那时萝卜干出售也不容易。许多人挑着近百斤萝卜干到柴桥、霞浦、大碶等地赶集,卖不完挨家挨户吆喝着卖。有些头脑活络的农民,从乡亲们中赊来萝卜干租船运往宁波、上海、舟山等地的商行里,号称行商。特别在新中国成立前那战火纷乱的年代,外出卖萝卜干更是处处提心吊胆。从海路去宁波,镇海口外的算山、青峙航道,就经常会有海盗船突然出现,往往是人能平安回来就算谢天谢地了。
上世纪60年代初,一场粮食危机席卷全国,大榭也不例外。在连年歉收的情况下,完成粮食征购任务后,社员口粮所剩无几。当时许多生产队果断决定拨出一小部分鲜萝卜、鲜萝卜菜按每家社员的口粮多少分配,社员们把新鲜萝卜、萝卜菜切碎后拖点面粉当粮食吃。也有许多人勒紧裤腰带,把自留地种上的萝卜和萝卜菜,挑到柴桥、霞浦等地的集市上出售。在当时年轻力壮的男劳力在生产队劳动一天才几角钱报酬的情况下,柴桥街萝卜的价钱是3角一斤,新鲜萝卜菜卖5分一斤,大榭人历来当做肥料和猪、兔、鹅、鸡青饲料的萝卜菜竟成了宝贝。当时有句顺口溜叫:“工人一工,不如农民萝卜一孔。”

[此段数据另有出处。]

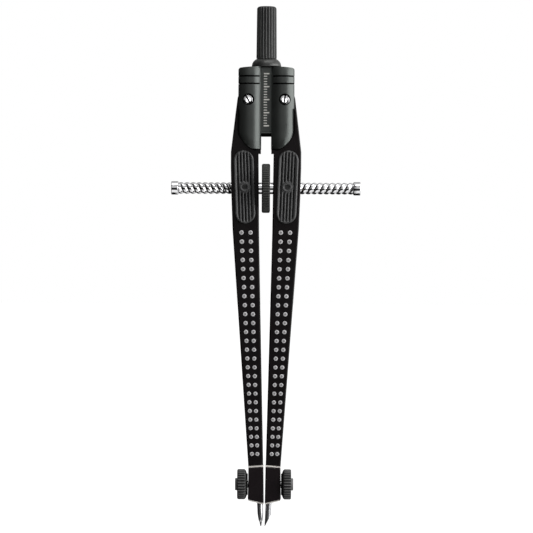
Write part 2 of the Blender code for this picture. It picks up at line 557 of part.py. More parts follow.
def chuck(name, side, looks, empty):
    (top_in, z_in), (top_out, z_out), (low_out, foot_out), (low_in, foot_in) = CHUCK_OUTLINE
    pivot = (side * PIVOT_X, 0, PIVOT_Z)
    clamp = (side * 2.2, 0, KNOB_Z), (side * 9, 0, KNOB_Z)

    sleeve = prism(on_side(side, CHUCK_OUTLINE), -CHUCK_HALF_DEPTH, CHUCK_HALF_DEPTH)
    sleeve = add_object(f"{name}_chuck_sleeve", moved(sleeve, pivot), looks["chuck"], empty, at=pivot)
    core = sorted((side * -2, side * (CORE_OUTSIDE + GAP)))
    cut(sleeve, "cavity", box((core[0], -CORE_HALF_DEPTH - GAP, 5), (core[1], CORE_HALF_DEPTH + GAP, 25)))
    cut(sleeve, "clamp_hole", cylinder(CLAMP_RADIUS + 0.2, *clamp))

    body = [(top_in, z_in + 0.3), (CORE_OUTSIDE, z_out + 0.3), (CORE_OUTSIDE, foot_out - 0.4), (low_in, foot_in - 0.15)]
    body = prism(on_side(side, body), -CORE_HALF_DEPTH, CORE_HALF_DEPTH)
    body = add_object(f"{name}_chuck", moved(body, pivot), looks["nickel"], empty, at=pivot)
    ledges = [(top_in, z_in + 0.07), (top_out, z_out + 0.07), (top_out, z_out + 0.5), (top_in + 0.05, z_in + 0.6)]
    ledges = prism(on_side(side, ledges), -2.5, 2.5)
    rim = [(low_in, foot_in - 0.07), (low_out - 0.1, foot_out - 0.07), (low_out - 0.3, foot_out - 0.45),
           (low_in + 0.1, foot_in - 0.45)]
    prism(on_side(side, rim), -2.3, 2.3, shape=ledges)
    join(body, "ledges", ledges)
    inner, outer, depth, top = SOCKET
    low, high = sorted((side * (inner + 0.1), side * (outer - 0.1)))
    join(body, "tenon", box((low, -depth + 0.1, z_out), (high, depth - 0.1, top - 0.2)))
    cut(body, "point_hole", cylinder(POINT_RADIUS + 0.06, on_point_axis(side, 2), on_point_axis(side, POINT_TOP + 0.6)))
    cut(body, "clamp_hole", cylinder(CLAMP_RADIUS + 0.1, *clamp))
    cut(body, "pin_hole", cylinder(PIN_RADIUS + 0.06, (0, 0, PIN_Z), (side * 8, 0, PIN_Z), 16))
    add_object(f"{name}_chuck_pin", cylinder(PIN_RADIUS, (side * 0.8, 0, PIN_Z), (side * 5.0, 0, PIN_Z), 16),
               looks["steel"], empty)


def clamp(name, side, looks, slug_empty, knob_empty):
    slug = cylinder(CLAMP_RADIUS, (side * SLUG_START, 0, KNOB_Z), (side * SLUG_END, 0, KNOB_Z), 20)
    add_object(f"{name}_clamp_slug", slug, looks["brass"], slug_empty)
    outward = Vector((0, 0, 1)).rotation_difference(Vector((side, 0, 0)))
    start = SLUG_END + GAP
    profile = [(0, CLAMP_END), (CLAMP_RADIUS, CLAMP_END), (CLAMP_RADIUS, start), (0, start)]
    turned(f"{name}_clamp_screw", profile, looks["steel"], (0, 0, KNOB_Z), outward, steps=16, empty=knob_empty)
    rings = [(5.82, 3.2, 0), (5.9, 3.2, 0), (6.6, KNOB_RADIUS, KNOB_RIB), (9.05, KNOB_RADIUS, KNOB_RIB),
             (9.25, KNOB_RADIUS - 0.25, 0.2), (9.27, 2.15, 0), (10.0, 2.1, 0)]
    knob = add_object(f"{name}_clamp_knob", ribbed(rings, KNOB_RIBS), looks["knob"], knob_empty,
                      outward.to_matrix(), (0, 0, KNOB_Z))
    cut(knob, "bore", cylinder(CLAMP_RADIUS + GAP, (side * 4, 0, KNOB_Z), (side * (CLAMP_END + GAP), 0, KNOB_Z), 20))


def points(looks, needle_empty, lead_empty):
    """Each point's Z runs up its own axis from its tip."""
    for side, empty in ((LEFT, needle_empty), (RIGHT, lead_empty)):
        tip = on_point_axis(side, 0)
        up = on_point_axis(side, 1) - tip
        turn = Vector((0, 0, 1)).rotation_difference(up)
        length = (on_point_axis(side, POINT_TOP) - tip).length
        shank = [(0, length), (POINT_RADIUS - 0.1, length), (POINT_RADIUS, length - 0.1)]
        if side == LEFT:
            profile = shank + [(POINT_RADIUS, 4.6), (0.85, 3.0), (0.38, 1.9), (0.02, 0)]
            turned("needle", profile + [(0, 0)], looks["steel"], tip, turn, steps=16, empty=empty)
            continue
        lead = turned("lead", shank + [(POINT_RADIUS, 0), (0, 0)], looks["lead"], tip, turn, steps=16, empty=empty)
        low = tip.x - 1.2
        wedge = [(low, -1.4), (low + 4.5, -1.4), (low + 4.5, 8.2), (low + 0.3, 0)]
        cut(lead, "bevel", prism(wedge, -3, 3))


def build():
    looks = {
        "handle": material("handle_plastic", (0.045, 0.045, 0.045), 0.5, 0),
        "cover": material("cover_lacquer", (0.05, 0.053, 0.052), 0.38, 0.3),
        "leg": material("leg_lacquer", (0.012, 0.01, 0.011), 0.45, 0),
        "pad": material("pad_rubber", (0.03, 0.03, 0.03), 0.7, 0),
        "wheel": material("wheel_plastic", (0.02, 0.02, 0.019), 0.5, 0),
        "knob": material("knob_plastic", (0.045, 0.045, 0.045), 0.55, 0),
        "chuck": material("chuck_plastic", (0.013, 0.01, 0.011), 0.45, 0),
        "chrome": material("chrome", (0.75, 0.75, 0.76), 0.12, 1),
        "nickel": material("nickel", (0.72, 0.69, 0.65), 0.25, 1),
        "steel": material("steel", (0.5, 0.5, 0.5), 0.3, 1),
        "brass": material("brass", (0.7, 0.52, 0.25), 0.3, 1),
        "lead": material("graphite", (0.06, 0.06, 0.065), 0.45, 0.3),
    }
    head(looks)
    handle(looks)
    spindle_axis = axis_empty("spindle_axis", (0, 0, SPINDLE_Z))
    spindle(looks, spindle_axis)
    point_axes = []
    for name, side in SIDES:
        leg_axis = axis_empty(f"{name}_leg_axis", (side * PIVOT_X, 0, PIVOT_Z))
        leg(name, side, looks, leg_axis)
        pad(f"{name}_front_pad", side, -1, looks["pad"], leg_axis)
        pad(f"{name}_rear_pad", side, 1, looks["pad"], leg_axis)
        chuck(name, side, looks, leg_axis)
        spindle_nut(name, side, looks["brass"], axis_empty(f"{name}_nut_axis", (side * NUT_X, 0, SPINDLE_Z)))
        clamp_axis = axis_empty(f"{name}_clamp_axis", (0, 0, KNOB_Z))
        clamp(name, side, looks, clamp_axis, clamp_axis)
        point_axes.append(axis_empty(f"{name}_point_axis", on_point_axis(side, 0)))
    points(looks, *point_axes)
    for made in parts.objects:
        if made.type == "MESH":
            made.data.shade_smooth()
            made.data.set_sharp_from_angle(angle=radians(35))


clear_scene()
parts = collection("drawing_compass")
cutters = collection("cutters", hidden=True)
build()
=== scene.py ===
# Drawing compass: lacquered covers and legs, rubber grip pads, chromed spindle and its setting wheel.
# Lengths are in millimetres until a piece is finished; +Z is up and the front faces -Y.
import json
from math import acos, atan2, cos, exp, hypot, pi, radians, sin, tan, tanh

import bmesh
import bpy
from mathutils import Matrix, Vector

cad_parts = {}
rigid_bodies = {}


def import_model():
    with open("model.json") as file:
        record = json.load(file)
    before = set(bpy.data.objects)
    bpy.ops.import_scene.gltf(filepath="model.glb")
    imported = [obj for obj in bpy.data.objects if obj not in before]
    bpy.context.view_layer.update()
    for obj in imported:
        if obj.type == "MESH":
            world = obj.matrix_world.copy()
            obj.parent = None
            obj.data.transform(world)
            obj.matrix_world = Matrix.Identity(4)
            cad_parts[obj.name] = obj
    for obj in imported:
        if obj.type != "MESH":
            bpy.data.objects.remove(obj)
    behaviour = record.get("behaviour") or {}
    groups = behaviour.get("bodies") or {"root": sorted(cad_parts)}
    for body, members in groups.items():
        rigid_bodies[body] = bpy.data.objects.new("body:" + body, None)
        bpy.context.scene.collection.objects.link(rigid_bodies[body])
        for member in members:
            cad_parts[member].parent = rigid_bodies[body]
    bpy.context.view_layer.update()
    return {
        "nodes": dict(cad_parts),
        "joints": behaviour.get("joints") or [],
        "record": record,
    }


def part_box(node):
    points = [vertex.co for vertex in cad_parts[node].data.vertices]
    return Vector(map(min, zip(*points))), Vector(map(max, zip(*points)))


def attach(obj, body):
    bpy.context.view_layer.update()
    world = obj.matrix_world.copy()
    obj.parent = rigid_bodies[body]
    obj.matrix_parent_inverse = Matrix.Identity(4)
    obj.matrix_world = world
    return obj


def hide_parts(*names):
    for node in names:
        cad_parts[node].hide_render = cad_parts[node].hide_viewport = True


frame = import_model()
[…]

后来,随着农药、化肥的普遍推广使用,大榭人从此不用推迟种植萝卜时节,也不用担心萝卜苗长得过嫩,敌敌畏、乐果等农药保证了萝卜不再受虫害的威胁。萝卜亩产量从过去最好时期的20几箩,一跃到60多箩,大榭人种萝卜的积极性空前高涨。上世纪80年代前,大榭萝卜干的总产量长期稳定在100万斤~200万斤左右,1984年一下子达到了1000多万斤。当时,供销社尽最大限度收购萝卜干,大榭近百辆满载萝卜干的手扶拖拉机,几个月时间里日日夜夜不停地奔赴宁波、余姚、慈溪、象山……卖萝卜干是当时大榭人的头等大事,虽然乡村干部、供销社、村民都想方设法开拓销路,无奈数量实在太多,那年年底,《宁波日报》曾报道大榭有600多万斤萝卜干找不到销路。
如今,大榭人告别了种萝卜的时代,取而代之的是安稳的生活。但那段种萝卜、卖萝卜的历史,已深深地铭刻在老一辈大榭人的心里。